• _Stated problem_: What is needed here is an exact copy of every entry.

- - - - - - -

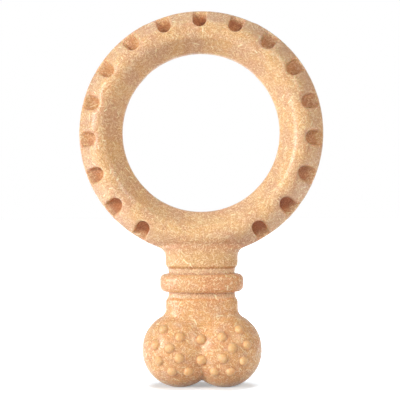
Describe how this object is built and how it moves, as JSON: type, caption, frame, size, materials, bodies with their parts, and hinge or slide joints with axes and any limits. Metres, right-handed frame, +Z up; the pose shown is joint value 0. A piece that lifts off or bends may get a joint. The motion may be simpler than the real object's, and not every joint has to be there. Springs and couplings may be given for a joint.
{
  "type": "dog chew ring with bone-shaped end",
  "caption": "Dog's chew toy: a notched ring grip on a short grooved neck with a raised collar, ending in a bone shape studded with small domed nubs.",
  "frame": {"origin": "on the ground under the middle of the toy, as it stands upright on the feet of its two lobes", "axes": "+Z up through the neck to the ring, -Y towards the viewer of the front face, +X to the viewer's right"},
  "size_m": [0.0976, 0.0284, 0.15],
  "materials": {
    "composite": "satin moulded wood fibre with pale flecks",
    "dowel_wood": "plain turned beech"
  },
  "bodies": {
    "root": {"ring": "composite", "neck_collar": "composite", "bone_end": "composite", "dowel_left": "dowel_wood", "dowel_right": "dowel_wood"}
  },
  "joints": []
}
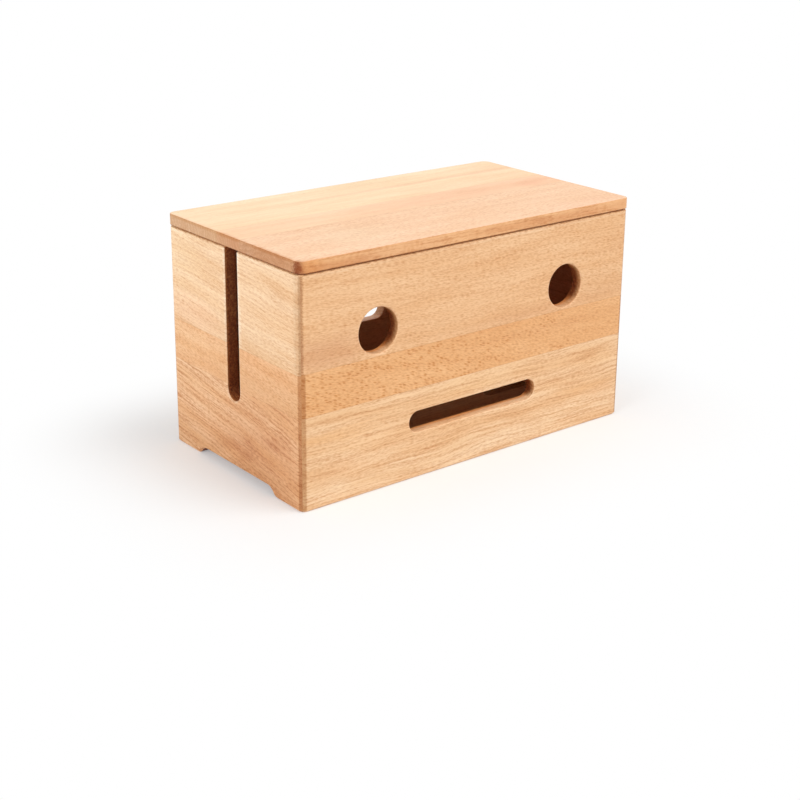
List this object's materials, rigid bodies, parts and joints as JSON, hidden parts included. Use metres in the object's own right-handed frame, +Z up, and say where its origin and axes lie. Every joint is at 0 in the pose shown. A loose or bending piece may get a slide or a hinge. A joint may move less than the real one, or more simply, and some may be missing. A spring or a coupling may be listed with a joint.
{
  "type": "cable management box",
  "caption": "Rectangular mitred wooden box with a loose plank lid, round cable holes, wall slots and low feet, for hiding a power strip and its cords.",
  "frame": {"origin": "middle of the box on the surface it stands on", "axes": "+X along the 240 mm length, -Y faces the front with the two round holes, +Z up to the lid"},
  "size_m": [0.24, 0.13, 0.138],
  "materials": {
    "beech_pale": "satin clear oil on pale beech",
    "beech_honey": "satin clear oil on honey-coloured beech",
    "beech_tan": "satin clear oil on tan beech",
    "beech_amber": "satin clear oil on amber beech",
    "beech_rose": "satin clear oil on pinkish beech"
  },
  "bodies": {
    "box": {"front_stave_lower": "beech_honey", "front_stave_middle": "beech_amber", "front_stave_upper": "beech_tan", "back_stave_lower": "beech_tan", "back_stave_middle": "beech_honey", "back_stave_upper": "beech_pale", "left_stave_lower": "beech_rose", "left_stave_middle_front": "beech_amber", "left_stave_middle_rear": "beech_amber", "left_stave_upper_front": "beech_pale", "left_stave_upper_rear": "beech_pale", "right_stave_lower": "beech_honey", "right_stave_middle_front": "beech_rose", "right_stave_middle_rear": "beech_rose", "right_stave_upper_front": "beech_tan", "right_stave_upper_rear": "beech_tan", "base_stave_front": "beech_tan", "base_stave_middle": "beech_honey", "base_stave_rear": "beech_amber", "corner_tongue_front_left": "beech_pale", "corner_tongue_front_right": "beech_pale", "corner_tongue_back_left": "beech_pale", "corner_tongue_back_right": "beech_pale"},
    "lid": {"lid_stave_front": "beech_rose", "lid_stave_middle": "beech_tan", "lid_stave_rear": "beech_pale", "lid_cleat_front": "beech_honey", "lid_cleat_rear": "beech_honey"}
  },
  "joints": [
    {"name": "lid_lift", "type": "slide", "parent": "box", "child": "lid", "axis": [0, 0, 1], "range_m": [0, 0.15]}
  ]
}
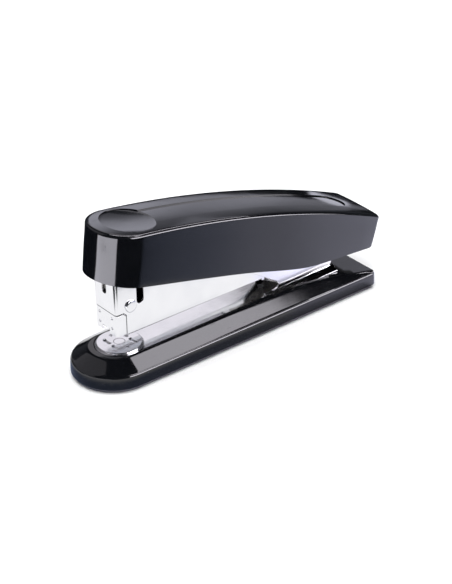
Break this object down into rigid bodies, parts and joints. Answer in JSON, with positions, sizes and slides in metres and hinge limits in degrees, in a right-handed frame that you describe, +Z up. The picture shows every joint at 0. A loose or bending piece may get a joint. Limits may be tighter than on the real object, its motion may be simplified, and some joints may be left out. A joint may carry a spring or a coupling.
{
  "type": "stapler",
  "caption": "Full-strip desktop stapler with a long low base, turning anvil, sprung steel magazine with front staple drawer, and a glossy cover over the driver arm.",
  "frame": {"origin": "on the desk, under the middle of the base", "axes": "+X runs from the nose to the hinge end, +Y is the far side with the nose to the left, +Z is up"},
  "size_m": [0.172, 0.0446, 0.0778],
  "materials": {
    "black_gloss": "moulded ABS, high gloss",
    "sole_rubber": "matt moulded rubber",
    "bright_chrome": "polished nickel-chrome plate",
    "spring_steel": "drawn spring wire and hardened strip",
    "zinc_steel": "zinc-plated pressed steel",
    "black_nylon": "moulded nylon, matt"
  },
  "bodies": {
    "base": {"base_shell": "black_gloss", "sole_pad": "sole_rubber", "base_rail": "bright_chrome", "rail_screws": "zinc_steel", "hinge_axle": "zinc_steel", "axle_clips": "spring_steel", "lift_spring": "spring_steel"},
    "anvil": {"anvil_disc": "bright_chrome", "anvil_stem": "bright_chrome", "anvil_clip": "spring_steel", "anvil_spring": "spring_steel"},
    "magazine": {"magazine_housing": "bright_chrome", "housing_rivets": "bright_chrome", "axle_washers": "black_nylon", "handle_spring": "spring_steel"},
    "blade": {"driver_blade": "spring_steel"},
    "handle": {"driver_arm": "zinc_steel", "stroke_pin": "zinc_steel", "axle_sleeve": "black_nylon", "handle_cover": "black_gloss", "cover_screws": "zinc_steel"},
    "drawer": {"drawer_channel": "bright_chrome", "drawer_nose": "bright_chrome", "staple_core": "zinc_steel", "drawer_end": "black_nylon", "guide_rod": "zinc_steel", "pusher_spring": "spring_steel"},
    "pusher": {"pusher": "zinc_steel"},
    "button": {"release_button": "black_nylon", "button_cap": "black_gloss", "button_spring": "spring_steel"}
  },
  "joints": [
    {"name": "magazine_hinge", "type": "hinge", "parent": "base", "child": "magazine", "pos_m": [0.0543, 0, 0.031], "axis": [0, -1, 0], "range_deg": [0, 3.6], "stiffness_Nm_per_rad": 1.5, "springref_deg": -14.32, "deforming": ["lift_spring"]},
    {"name": "handle_hinge", "type": "hinge", "parent": "magazine", "child": "handle", "pos_m": [0.0543, 0, 0.031], "axis": [0, -1, 0], "range_deg": [0, 5.4], "stiffness_Nm_per_rad": 3, "springref_deg": -17.19, "deforming": ["handle_spring"]},
    {"name": "blade_slide", "type": "slide", "parent": "magazine", "child": "blade", "axis": [0, 0, -1], "range_m": [0, 0.0112]},
    {"name": "drawer_slide", "type": "slide", "parent": "magazine", "child": "drawer", "axis": [1, 0, 0], "range_m": [-0.09, 0]},
    {"name": "pusher_slide", "type": "slide", "parent": "drawer", "child": "pusher", "axis": [1, 0, 0], "range_m": [0, 0.078], "stiffness_N_per_m": 15, "springref_m": -0.1, "deforming": ["pusher_spring"]},
    {"name": "anvil_turn", "type": "hinge", "parent": "base", "child": "anvil", "pos_m": [-0.0587, 0, 0.0124], "axis": [0, 0, 1], "range_deg": [0, 180]},
    {"name": "button_slide", "type": "slide", "parent": "magazine", "child": "button", "axis": [-1, 0, 0], "range_m": [0, 0.003], "stiffness_N_per_m": 300, "springref_m": -0.005, "deforming": ["button_spring"]}
  ],
  "couplings": [
    {"joint": "blade_slide", "follows": "handle_hinge", "m_per_rad": 0.1188}
  ]
}
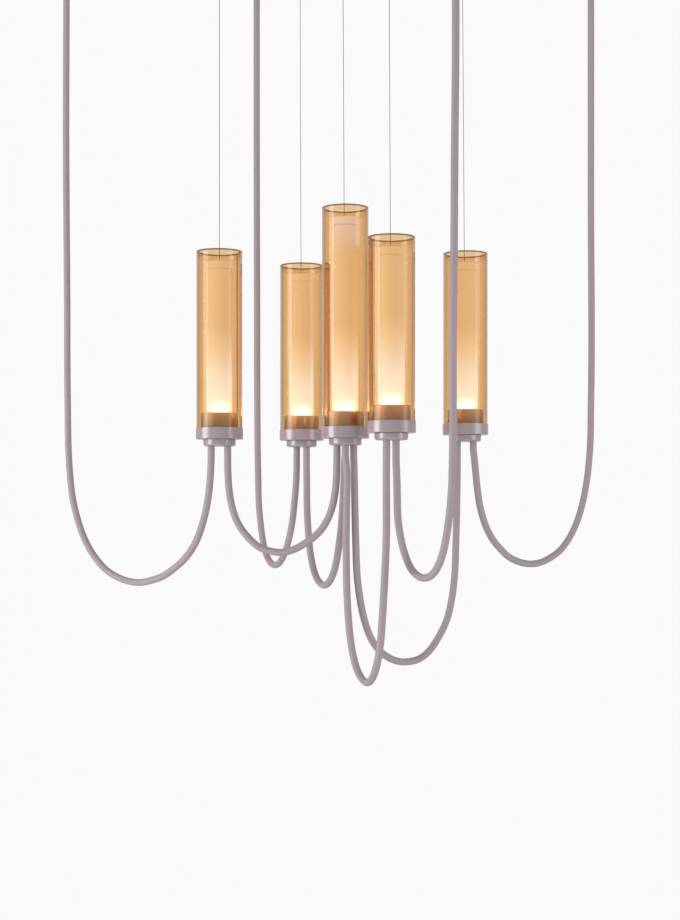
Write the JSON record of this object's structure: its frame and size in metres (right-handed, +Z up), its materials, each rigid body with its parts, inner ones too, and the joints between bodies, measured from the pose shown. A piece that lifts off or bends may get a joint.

- - - - - - -

• _Task output_:
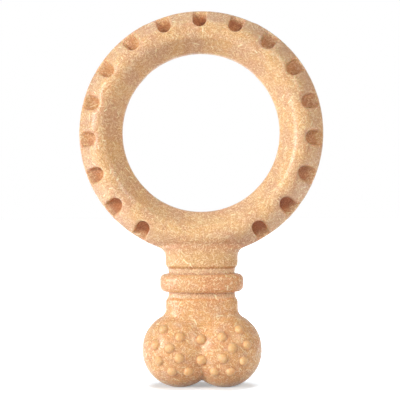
Describe how this object is built and how it moves, as JSON: type, caption, frame, size, materials, bodies with their parts, and hinge or slide joints with axes and any limits. Metres, right-handed frame, +Z up; the pose shown is joint value 0. A piece that lifts off or bends may get a joint. The motion may be simpler than the real object's, and not every joint has to be there. Springs and couplings may be given for a joint.
{
  "type": "dog chew ring with bone-shaped end",
  "caption": "Dog's chew toy: a notched ring grip on a short grooved neck with a raised collar, ending in a bone shape studded with small domed nubs.",
  "frame": {"origin": "on the ground under the middle of the toy, as it stands upright on the feet of its two lobes", "axes": "+Z up through the neck to the ring, -Y towards the viewer of the front face, +X to the viewer's right"},
  "size_m": [0.0976, 0.0284, 0.15],
  "materials": {
    "composite": "satin moulded wood fibre with pale flecks",
    "dowel_wood": "plain turned beech"
  },
  "bodies": {
    "root": {"ring": "composite", "neck_collar": "composite", "bone_end": "composite", "dowel_left": "dowel_wood", "dowel_right": "dowel_wood"}
  },
  "joints": []
}
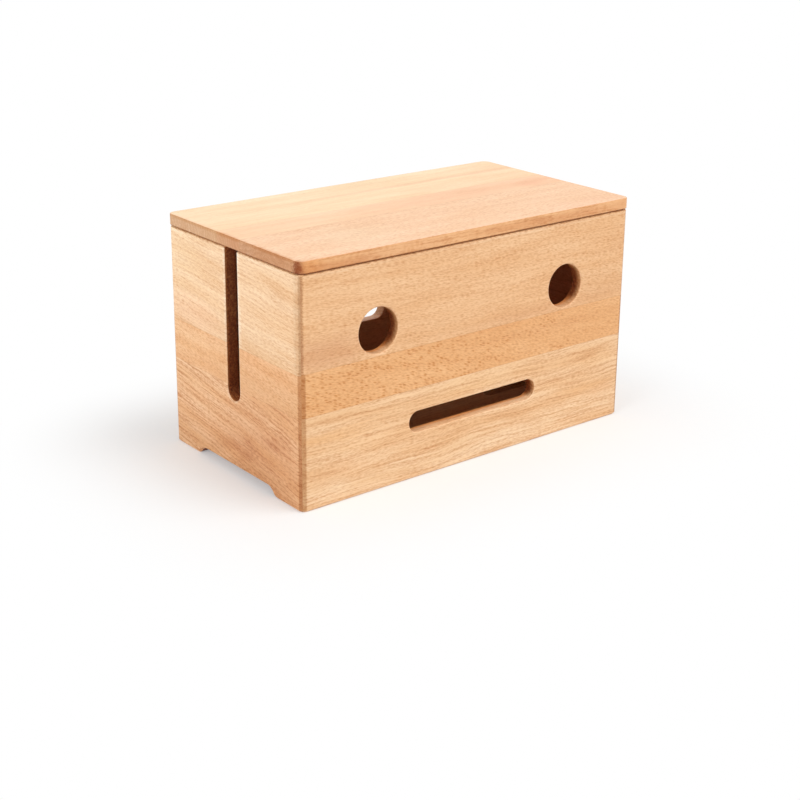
List this object's materials, rigid bodies, parts and joints as JSON, hidden parts included. Use metres in the object's own right-handed frame, +Z up, and say where its origin and axes lie. Every joint is at 0 in the pose shown. A loose or bending piece may get a slide or a hinge. A joint may move less than the real one, or more simply, and some may be missing. A spring or a coupling may be listed with a joint.
{
  "type": "cable management box",
  "caption": "Rectangular mitred wooden box with a loose plank lid, round cable holes, wall slots and low feet, for hiding a power strip and its cords.",
  "frame": {"origin": "middle of the box on the surface it stands on", "axes": "+X along the 240 mm length, -Y faces the front with the two round holes, +Z up to the lid"},
  "size_m": [0.24, 0.13, 0.138],
  "materials": {
    "beech_pale": "satin clear oil on pale beech",
    "beech_honey": "satin clear oil on honey-coloured beech",
    "beech_tan": "satin clear oil on tan beech",
    "beech_amber": "satin clear oil on amber beech",
    "beech_rose": "satin clear oil on pinkish beech"
  },
  "bodies": {
    "box": {"front_stave_lower": "beech_honey", "front_stave_middle": "beech_amber", "front_stave_upper": "beech_tan", "back_stave_lower": "beech_tan", "back_stave_middle": "beech_honey", "back_stave_upper": "beech_pale", "left_stave_lower": "beech_rose", "left_stave_middle_front": "beech_amber", "left_stave_middle_rear": "beech_amber", "left_stave_upper_front": "beech_pale", "left_stave_upper_rear": "beech_pale", "right_stave_lower": "beech_honey", "right_stave_middle_front": "beech_rose", "right_stave_middle_rear": "beech_rose", "right_stave_upper_front": "beech_tan", "right_stave_upper_rear": "beech_tan", "base_stave_front": "beech_tan", "base_stave_middle": "beech_honey", "base_stave_rear": "beech_amber", "corner_tongue_front_left": "beech_pale", "corner_tongue_front_right": "beech_pale", "corner_tongue_back_left": "beech_pale", "corner_tongue_back_right": "beech_pale"},
    "lid": {"lid_stave_front": "beech_rose", "lid_stave_middle": "beech_tan", "lid_stave_rear": "beech_pale", "lid_cleat_front": "beech_honey", "lid_cleat_rear": "beech_honey"}
  },
  "joints": [
    {"name": "lid_lift", "type": "slide", "parent": "box", "child": "lid", "axis": [0, 0, 1], "range_m": [0, 0.15]}
  ]
}
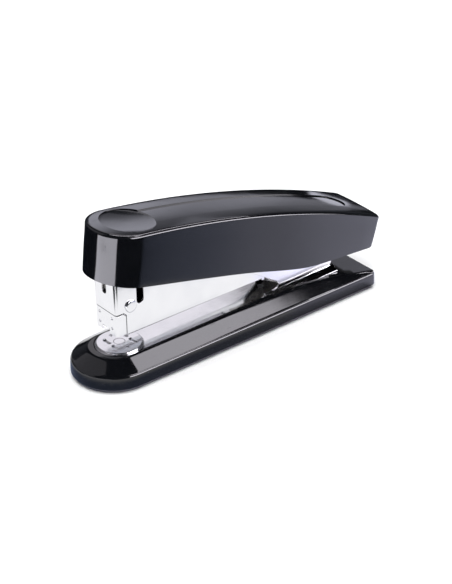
Break this object down into rigid bodies, parts and joints. Answer in JSON, with positions, sizes and slides in metres and hinge limits in degrees, in a right-handed frame that you describe, +Z up. The picture shows every joint at 0. A loose or bending piece may get a joint. Limits may be tighter than on the real object, its motion may be simplified, and some joints may be left out. A joint may carry a spring or a coupling.
{
  "type": "stapler",
  "caption": "Full-strip desktop stapler with a long low base, turning anvil, sprung steel magazine with front staple drawer, and a glossy cover over the driver arm.",
  "frame": {"origin": "on the desk, under the middle of the base", "axes": "+X runs from the nose to the hinge end, +Y is the far side with the nose to the left, +Z is up"},
  "size_m": [0.172, 0.0446, 0.0778],
  "materials": {
    "black_gloss": "moulded ABS, high gloss",
    "sole_rubber": "matt moulded rubber",
    "bright_chrome": "polished nickel-chrome plate",
    "spring_steel": "drawn spring wire and hardened strip",
    "zinc_steel": "zinc-plated pressed steel",
    "black_nylon": "moulded nylon, matt"
  },
  "bodies": {
    "base": {"base_shell": "black_gloss", "sole_pad": "sole_rubber", "base_rail": "bright_chrome", "rail_screws": "zinc_steel", "hinge_axle": "zinc_steel", "axle_clips": "spring_steel", "lift_spring": "spring_steel"},
    "anvil": {"anvil_disc": "bright_chrome", "anvil_stem": "bright_chrome", "anvil_clip": "spring_steel", "anvil_spring": "spring_steel"},
    "magazine": {"magazine_housing": "bright_chrome", "housing_rivets": "bright_chrome", "axle_washers": "black_nylon", "handle_spring": "spring_steel"},
    "blade": {"driver_blade": "spring_steel"},
    "handle": {"driver_arm": "zinc_steel", "stroke_pin": "zinc_steel", "axle_sleeve": "black_nylon", "handle_cover": "black_gloss", "cover_screws": "zinc_steel"},
    "drawer": {"drawer_channel": "bright_chrome", "drawer_nose": "bright_chrome", "staple_core": "zinc_steel", "drawer_end": "black_nylon", "guide_rod": "zinc_steel", "pusher_spring": "spring_steel"},
    "pusher": {"pusher": "zinc_steel"},
    "button": {"release_button": "black_nylon", "button_cap": "black_gloss", "button_spring": "spring_steel"}
  },
  "joints": [
    {"name": "magazine_hinge", "type": "hinge", "parent": "base", "child": "magazine", "pos_m": [0.0543, 0, 0.031], "axis": [0, -1, 0], "range_deg": [0, 3.6], "stiffness_Nm_per_rad": 1.5, "springref_deg": -14.32, "deforming": ["lift_spring"]},
    {"name": "handle_hinge", "type": "hinge", "parent": "magazine", "child": "handle", "pos_m": [0.0543, 0, 0.031], "axis": [0, -1, 0], "range_deg": [0, 5.4], "stiffness_Nm_per_rad": 3, "springref_deg": -17.19, "deforming": ["handle_spring"]},
    {"name": "blade_slide", "type": "slide", "parent": "magazine", "child": "blade", "axis": [0, 0, -1], "range_m": [0, 0.0112]},
    {"name": "drawer_slide", "type": "slide", "parent": "magazine", "child": "drawer", "axis": [1, 0, 0], "range_m": [-0.09, 0]},
    {"name": "pusher_slide", "type": "slide", "parent": "drawer", "child": "pusher", "axis": [1, 0, 0], "range_m": [0, 0.078], "stiffness_N_per_m": 15, "springref_m": -0.1, "deforming": ["pusher_spring"]},
    {"name": "anvil_turn", "type": "hinge", "parent": "base", "child": "anvil", "pos_m": [-0.0587, 0, 0.0124], "axis": [0, 0, 1], "range_deg": [0, 180]},
    {"name": "button_slide", "type": "slide", "parent": "magazine", "child": "button", "axis": [-1, 0, 0], "range_m": [0, 0.003], "stiffness_N_per_m": 300, "springref_m": -0.005, "deforming": ["button_spring"]}
  ],
  "couplings": [
    {"joint": "blade_slide", "follows": "handle_hinge", "m_per_rad": 0.1188}
  ]
}
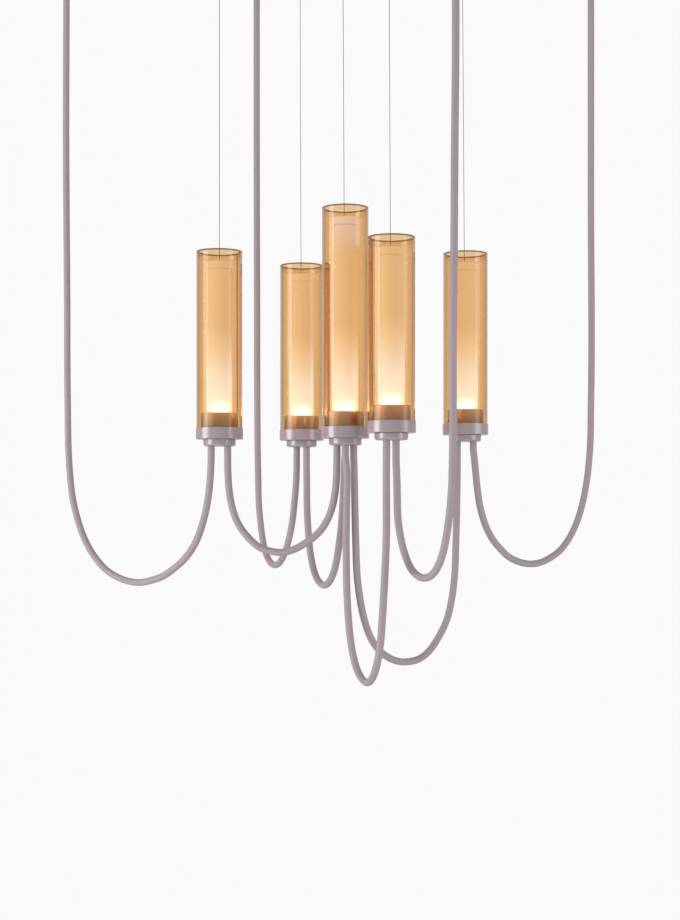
Write the JSON record of this object's structure: its frame and size in metres (right-handed, +Z up), its materials, each rigid body with its parts, inner ones too, and the joints between bodies, measured from the pose shown. A piece that lifts off or bends may get a joint.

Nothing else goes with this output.